++++ INPUT MATERIAL ++++
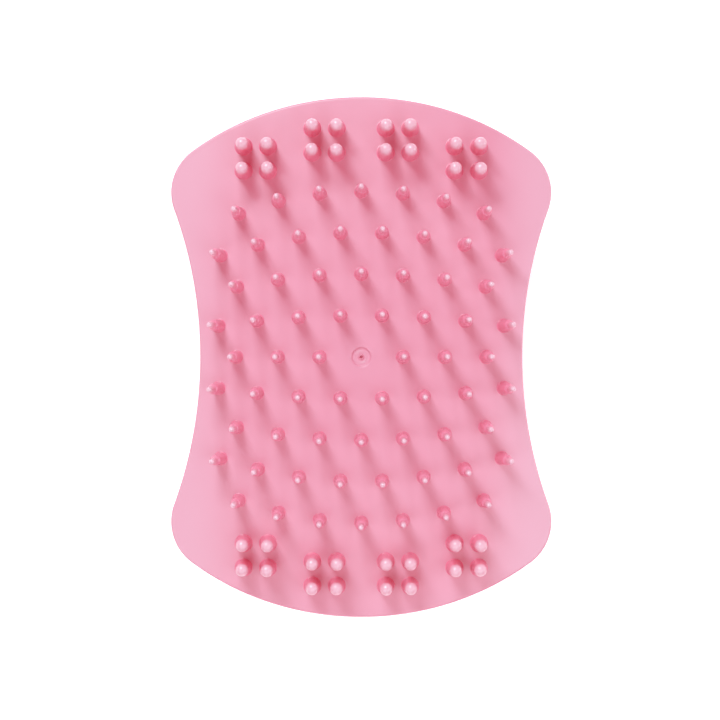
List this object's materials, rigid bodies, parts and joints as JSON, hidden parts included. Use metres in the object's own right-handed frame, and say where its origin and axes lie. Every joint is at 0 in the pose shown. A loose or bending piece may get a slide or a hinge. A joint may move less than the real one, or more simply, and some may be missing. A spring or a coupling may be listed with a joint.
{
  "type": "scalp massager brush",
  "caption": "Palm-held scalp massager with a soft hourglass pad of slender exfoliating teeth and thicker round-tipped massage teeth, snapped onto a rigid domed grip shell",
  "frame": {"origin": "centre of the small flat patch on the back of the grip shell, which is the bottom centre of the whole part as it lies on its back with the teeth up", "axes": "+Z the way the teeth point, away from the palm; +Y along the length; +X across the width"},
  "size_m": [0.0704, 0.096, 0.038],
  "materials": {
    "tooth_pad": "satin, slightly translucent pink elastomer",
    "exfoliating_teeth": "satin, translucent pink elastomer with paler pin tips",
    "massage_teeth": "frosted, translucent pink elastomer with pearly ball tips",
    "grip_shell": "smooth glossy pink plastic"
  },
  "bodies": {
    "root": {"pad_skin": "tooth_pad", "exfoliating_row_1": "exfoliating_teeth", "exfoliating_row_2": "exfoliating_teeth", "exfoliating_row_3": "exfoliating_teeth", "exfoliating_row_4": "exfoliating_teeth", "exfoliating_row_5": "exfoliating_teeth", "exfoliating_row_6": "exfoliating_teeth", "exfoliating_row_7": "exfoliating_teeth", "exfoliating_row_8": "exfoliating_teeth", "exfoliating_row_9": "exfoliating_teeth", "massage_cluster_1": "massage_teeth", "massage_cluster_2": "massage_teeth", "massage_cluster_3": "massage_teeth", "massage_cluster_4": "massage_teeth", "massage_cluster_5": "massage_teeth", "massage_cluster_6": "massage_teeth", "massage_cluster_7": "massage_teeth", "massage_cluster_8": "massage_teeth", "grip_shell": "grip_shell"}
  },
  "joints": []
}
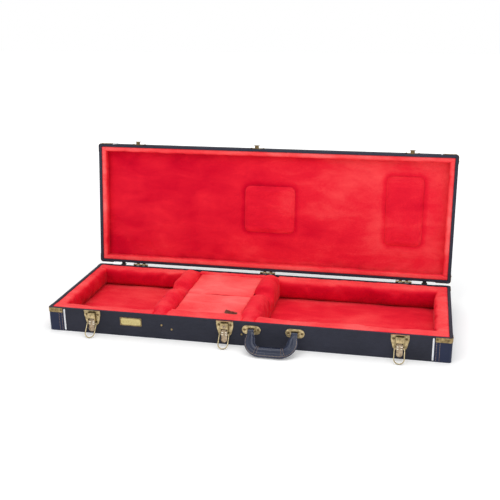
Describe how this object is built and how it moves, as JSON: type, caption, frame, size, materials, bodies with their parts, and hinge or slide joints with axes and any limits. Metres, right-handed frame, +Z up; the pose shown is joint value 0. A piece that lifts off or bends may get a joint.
++++
Each line must be given again exactly as written above.

**RESPONSE TO THE TASK**
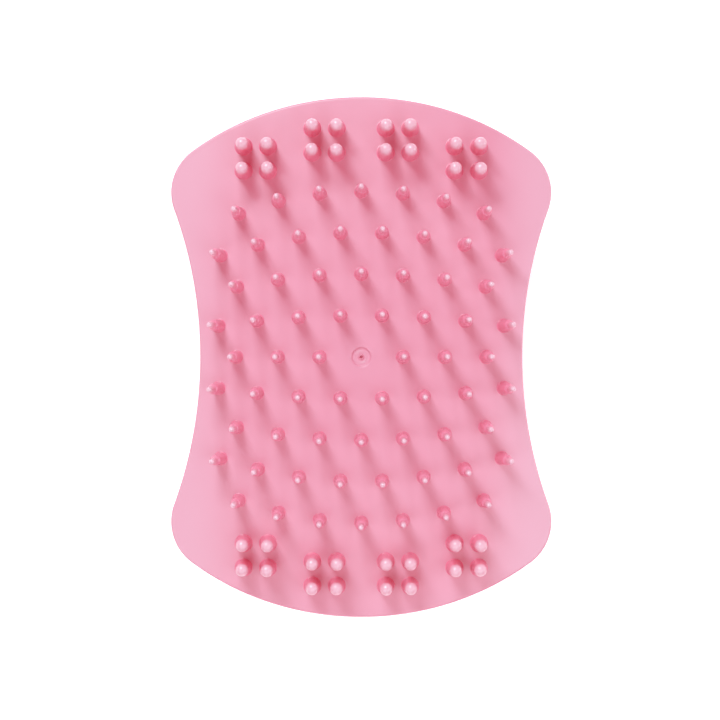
List this object's materials, rigid bodies, parts and joints as JSON, hidden parts included. Use metres in the object's own right-handed frame, and say where its origin and axes lie. Every joint is at 0 in the pose shown. A loose or bending piece may get a slide or a hinge. A joint may move less than the real one, or more simply, and some may be missing. A spring or a coupling may be listed with a joint.
{
  "type": "scalp massager brush",
  "caption": "Palm-held scalp massager with a soft hourglass pad of slender exfoliating teeth and thicker round-tipped massage teeth, snapped onto a rigid domed grip shell",
  "frame": {"origin": "centre of the small flat patch on the back of the grip shell, which is the bottom centre of the whole part as it lies on its back with the teeth up", "axes": "+Z the way the teeth point, away from the palm; +Y along the length; +X across the width"},
  "size_m": [0.0704, 0.096, 0.038],
  "materials": {
    "tooth_pad": "satin, slightly translucent pink elastomer",
    "exfoliating_teeth": "satin, translucent pink elastomer with paler pin tips",
    "massage_teeth": "frosted, translucent pink elastomer with pearly ball tips",
    "grip_shell": "smooth glossy pink plastic"
  },
  "bodies": {
    "root": {"pad_skin": "tooth_pad", "exfoliating_row_1": "exfoliating_teeth", "exfoliating_row_2": "exfoliating_teeth", "exfoliating_row_3": "exfoliating_teeth", "exfoliating_row_4": "exfoliating_teeth", "exfoliating_row_5": "exfoliating_teeth", "exfoliating_row_6": "exfoliating_teeth", "exfoliating_row_7": "exfoliating_teeth", "exfoliating_row_8": "exfoliating_teeth", "exfoliating_row_9": "exfoliating_teeth", "massage_cluster_1": "massage_teeth", "massage_cluster_2": "massage_teeth", "massage_cluster_3": "massage_teeth", "massage_cluster_4": "massage_teeth", "massage_cluster_5": "massage_teeth", "massage_cluster_6": "massage_teeth", "massage_cluster_7": "massage_teeth", "massage_cluster_8": "massage_teeth", "grip_shell": "grip_shell"}
  },
  "joints": []
}
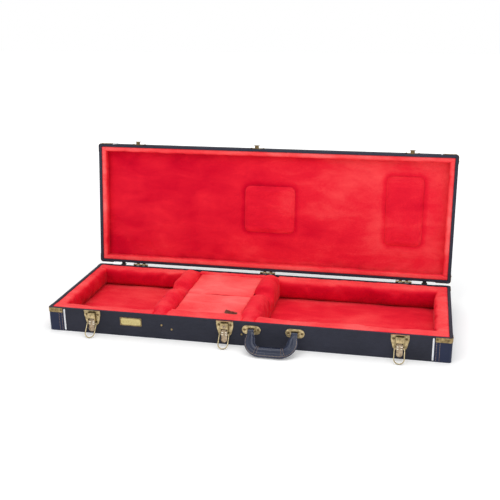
Describe how this object is built and how it moves, as JSON: type, caption, frame, size, materials, bodies with their parts, and hinge or slide joints with axes and any limits. Metres, right-handed frame, +Z up; the pose shown is joint value 0. A piece that lifts off or bends may get a joint.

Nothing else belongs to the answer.